Instructions to follow: What number of lines contain the word "behind"? Reply with the number and nothing else.

Raw records:
-=-=-

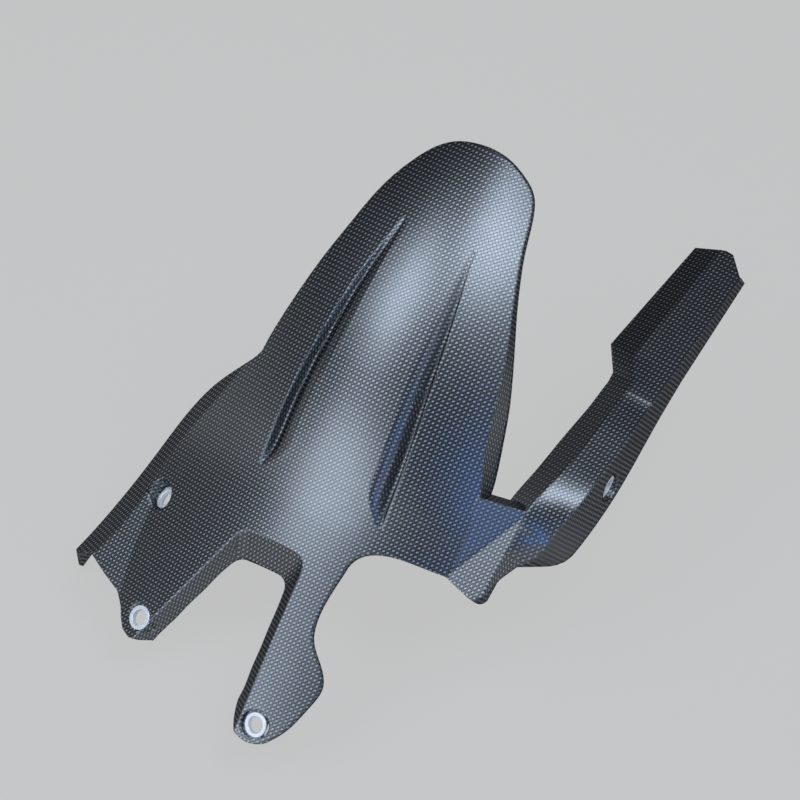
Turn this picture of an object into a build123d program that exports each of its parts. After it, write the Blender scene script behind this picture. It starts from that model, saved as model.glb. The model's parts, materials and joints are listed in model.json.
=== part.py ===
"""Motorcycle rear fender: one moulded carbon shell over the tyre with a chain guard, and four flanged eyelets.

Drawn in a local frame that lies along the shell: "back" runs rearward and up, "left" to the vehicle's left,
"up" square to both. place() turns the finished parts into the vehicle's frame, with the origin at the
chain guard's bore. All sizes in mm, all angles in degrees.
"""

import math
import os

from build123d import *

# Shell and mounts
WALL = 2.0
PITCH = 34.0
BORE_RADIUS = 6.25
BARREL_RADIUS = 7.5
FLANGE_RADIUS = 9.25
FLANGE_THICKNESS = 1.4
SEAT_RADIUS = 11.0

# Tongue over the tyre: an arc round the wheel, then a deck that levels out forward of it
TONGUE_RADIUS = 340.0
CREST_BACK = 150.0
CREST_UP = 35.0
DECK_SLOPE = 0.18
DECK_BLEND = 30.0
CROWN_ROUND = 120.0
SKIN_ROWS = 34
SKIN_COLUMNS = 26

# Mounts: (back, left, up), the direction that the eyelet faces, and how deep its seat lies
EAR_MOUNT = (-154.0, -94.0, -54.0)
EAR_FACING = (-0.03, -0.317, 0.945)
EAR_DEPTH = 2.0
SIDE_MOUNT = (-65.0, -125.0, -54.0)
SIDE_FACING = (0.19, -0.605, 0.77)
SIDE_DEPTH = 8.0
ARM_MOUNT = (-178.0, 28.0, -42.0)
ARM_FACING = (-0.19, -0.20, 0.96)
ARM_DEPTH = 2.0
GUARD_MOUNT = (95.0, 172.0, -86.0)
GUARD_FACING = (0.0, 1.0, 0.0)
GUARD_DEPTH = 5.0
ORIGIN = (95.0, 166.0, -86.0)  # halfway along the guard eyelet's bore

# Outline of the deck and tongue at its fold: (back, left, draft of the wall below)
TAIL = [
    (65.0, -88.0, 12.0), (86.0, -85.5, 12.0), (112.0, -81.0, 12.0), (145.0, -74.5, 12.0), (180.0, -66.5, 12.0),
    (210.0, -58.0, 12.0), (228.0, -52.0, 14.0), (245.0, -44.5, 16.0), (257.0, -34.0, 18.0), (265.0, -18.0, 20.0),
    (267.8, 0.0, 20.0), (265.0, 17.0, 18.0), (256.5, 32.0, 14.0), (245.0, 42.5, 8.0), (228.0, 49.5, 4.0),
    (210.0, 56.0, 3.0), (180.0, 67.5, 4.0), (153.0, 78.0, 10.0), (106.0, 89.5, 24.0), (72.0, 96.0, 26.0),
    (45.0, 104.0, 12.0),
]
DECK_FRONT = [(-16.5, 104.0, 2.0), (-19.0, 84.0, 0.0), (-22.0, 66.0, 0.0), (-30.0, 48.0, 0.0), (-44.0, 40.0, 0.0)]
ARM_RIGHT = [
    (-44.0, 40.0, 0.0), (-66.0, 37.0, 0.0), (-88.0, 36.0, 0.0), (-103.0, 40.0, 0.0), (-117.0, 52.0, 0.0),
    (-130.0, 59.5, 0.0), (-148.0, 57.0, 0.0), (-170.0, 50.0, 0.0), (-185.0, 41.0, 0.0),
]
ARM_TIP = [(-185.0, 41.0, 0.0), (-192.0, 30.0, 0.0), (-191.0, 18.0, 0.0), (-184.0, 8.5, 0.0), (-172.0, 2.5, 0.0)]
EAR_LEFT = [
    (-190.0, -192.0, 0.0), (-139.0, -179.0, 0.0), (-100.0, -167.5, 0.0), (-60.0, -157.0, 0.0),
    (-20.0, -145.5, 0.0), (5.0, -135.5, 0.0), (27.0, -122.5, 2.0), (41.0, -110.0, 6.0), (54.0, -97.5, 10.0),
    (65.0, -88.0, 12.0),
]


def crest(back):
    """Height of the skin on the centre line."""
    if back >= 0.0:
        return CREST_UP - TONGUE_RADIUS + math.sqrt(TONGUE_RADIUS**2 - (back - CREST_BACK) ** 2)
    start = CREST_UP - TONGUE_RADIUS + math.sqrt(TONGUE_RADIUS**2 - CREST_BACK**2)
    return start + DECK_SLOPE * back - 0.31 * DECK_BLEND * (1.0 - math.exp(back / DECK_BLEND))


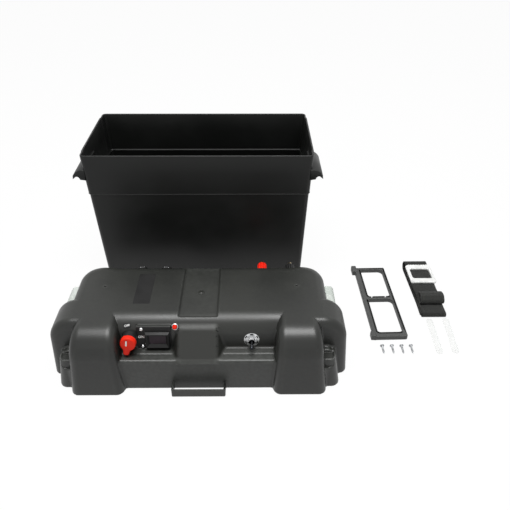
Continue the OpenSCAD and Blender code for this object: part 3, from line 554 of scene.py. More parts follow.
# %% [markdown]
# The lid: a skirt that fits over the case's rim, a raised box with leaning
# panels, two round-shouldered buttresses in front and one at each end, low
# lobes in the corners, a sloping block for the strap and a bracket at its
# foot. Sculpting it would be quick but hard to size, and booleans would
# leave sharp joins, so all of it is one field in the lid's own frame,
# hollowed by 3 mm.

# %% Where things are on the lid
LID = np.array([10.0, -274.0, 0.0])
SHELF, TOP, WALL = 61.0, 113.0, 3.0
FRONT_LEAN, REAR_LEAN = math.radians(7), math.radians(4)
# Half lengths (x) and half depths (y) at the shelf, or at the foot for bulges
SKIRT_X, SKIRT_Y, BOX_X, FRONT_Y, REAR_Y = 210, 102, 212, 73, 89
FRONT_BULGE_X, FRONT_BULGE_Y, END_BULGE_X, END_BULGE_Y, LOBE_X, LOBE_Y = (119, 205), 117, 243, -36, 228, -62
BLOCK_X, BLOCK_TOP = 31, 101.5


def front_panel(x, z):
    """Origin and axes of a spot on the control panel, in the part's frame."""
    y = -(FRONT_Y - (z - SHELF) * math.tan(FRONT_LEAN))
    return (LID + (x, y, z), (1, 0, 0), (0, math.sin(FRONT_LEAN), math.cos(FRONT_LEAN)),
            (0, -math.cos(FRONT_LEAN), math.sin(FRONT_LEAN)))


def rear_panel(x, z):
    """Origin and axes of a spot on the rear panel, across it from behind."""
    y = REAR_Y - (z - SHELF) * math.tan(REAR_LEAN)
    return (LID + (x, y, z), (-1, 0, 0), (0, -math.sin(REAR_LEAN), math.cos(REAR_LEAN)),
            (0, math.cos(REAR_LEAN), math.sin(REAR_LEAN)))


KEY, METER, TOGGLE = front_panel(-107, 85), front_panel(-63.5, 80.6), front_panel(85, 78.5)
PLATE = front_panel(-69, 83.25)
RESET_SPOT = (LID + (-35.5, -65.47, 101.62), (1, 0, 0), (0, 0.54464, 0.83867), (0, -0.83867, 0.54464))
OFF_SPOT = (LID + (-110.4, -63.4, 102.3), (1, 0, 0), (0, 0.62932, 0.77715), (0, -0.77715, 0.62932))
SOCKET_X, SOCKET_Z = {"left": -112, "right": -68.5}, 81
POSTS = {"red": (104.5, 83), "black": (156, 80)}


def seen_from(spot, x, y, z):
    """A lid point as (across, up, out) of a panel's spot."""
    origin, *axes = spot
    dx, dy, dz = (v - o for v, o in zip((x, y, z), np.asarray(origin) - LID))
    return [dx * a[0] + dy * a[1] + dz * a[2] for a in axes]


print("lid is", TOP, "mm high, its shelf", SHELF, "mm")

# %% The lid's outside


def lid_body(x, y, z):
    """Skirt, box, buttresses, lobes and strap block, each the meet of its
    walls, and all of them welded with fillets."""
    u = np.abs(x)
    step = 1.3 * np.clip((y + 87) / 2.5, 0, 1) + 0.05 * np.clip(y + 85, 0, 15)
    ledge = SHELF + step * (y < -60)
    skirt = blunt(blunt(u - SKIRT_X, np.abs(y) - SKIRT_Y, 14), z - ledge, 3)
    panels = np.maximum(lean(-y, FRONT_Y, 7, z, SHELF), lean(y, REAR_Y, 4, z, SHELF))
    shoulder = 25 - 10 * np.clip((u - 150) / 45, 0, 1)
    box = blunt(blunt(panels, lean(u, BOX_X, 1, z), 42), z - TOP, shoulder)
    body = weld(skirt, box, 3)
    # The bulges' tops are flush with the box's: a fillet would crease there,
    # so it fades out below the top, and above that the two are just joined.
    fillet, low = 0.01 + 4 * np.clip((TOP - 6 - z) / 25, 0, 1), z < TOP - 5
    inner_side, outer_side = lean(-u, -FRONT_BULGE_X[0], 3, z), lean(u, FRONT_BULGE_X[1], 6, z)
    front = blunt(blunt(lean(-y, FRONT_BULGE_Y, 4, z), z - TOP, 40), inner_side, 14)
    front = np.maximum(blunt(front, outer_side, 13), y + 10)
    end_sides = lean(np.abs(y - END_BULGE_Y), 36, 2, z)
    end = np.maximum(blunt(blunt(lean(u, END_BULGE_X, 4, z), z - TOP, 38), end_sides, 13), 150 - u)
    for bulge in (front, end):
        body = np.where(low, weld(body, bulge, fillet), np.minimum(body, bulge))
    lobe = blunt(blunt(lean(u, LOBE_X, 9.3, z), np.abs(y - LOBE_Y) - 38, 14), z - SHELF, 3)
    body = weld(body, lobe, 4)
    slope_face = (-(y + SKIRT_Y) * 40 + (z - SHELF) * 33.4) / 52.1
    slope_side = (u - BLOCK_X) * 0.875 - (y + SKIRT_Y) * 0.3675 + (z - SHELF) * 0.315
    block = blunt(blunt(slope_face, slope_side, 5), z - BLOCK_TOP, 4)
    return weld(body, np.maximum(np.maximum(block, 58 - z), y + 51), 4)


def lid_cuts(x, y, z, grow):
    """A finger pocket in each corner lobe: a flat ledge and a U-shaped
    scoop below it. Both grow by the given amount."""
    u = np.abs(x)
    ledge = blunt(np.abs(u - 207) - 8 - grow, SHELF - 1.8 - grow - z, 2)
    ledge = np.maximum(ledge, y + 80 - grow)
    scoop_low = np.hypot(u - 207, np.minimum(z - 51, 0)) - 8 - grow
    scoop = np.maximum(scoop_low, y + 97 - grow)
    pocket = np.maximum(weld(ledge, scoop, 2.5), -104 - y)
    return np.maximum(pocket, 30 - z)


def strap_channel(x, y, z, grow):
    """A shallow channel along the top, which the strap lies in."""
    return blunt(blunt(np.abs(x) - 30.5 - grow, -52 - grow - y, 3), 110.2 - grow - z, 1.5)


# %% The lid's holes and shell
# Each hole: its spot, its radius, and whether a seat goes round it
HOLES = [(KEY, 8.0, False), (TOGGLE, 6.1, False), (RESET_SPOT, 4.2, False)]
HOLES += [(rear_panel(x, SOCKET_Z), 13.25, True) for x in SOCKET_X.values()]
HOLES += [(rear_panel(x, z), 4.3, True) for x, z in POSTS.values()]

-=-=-

Task result: 2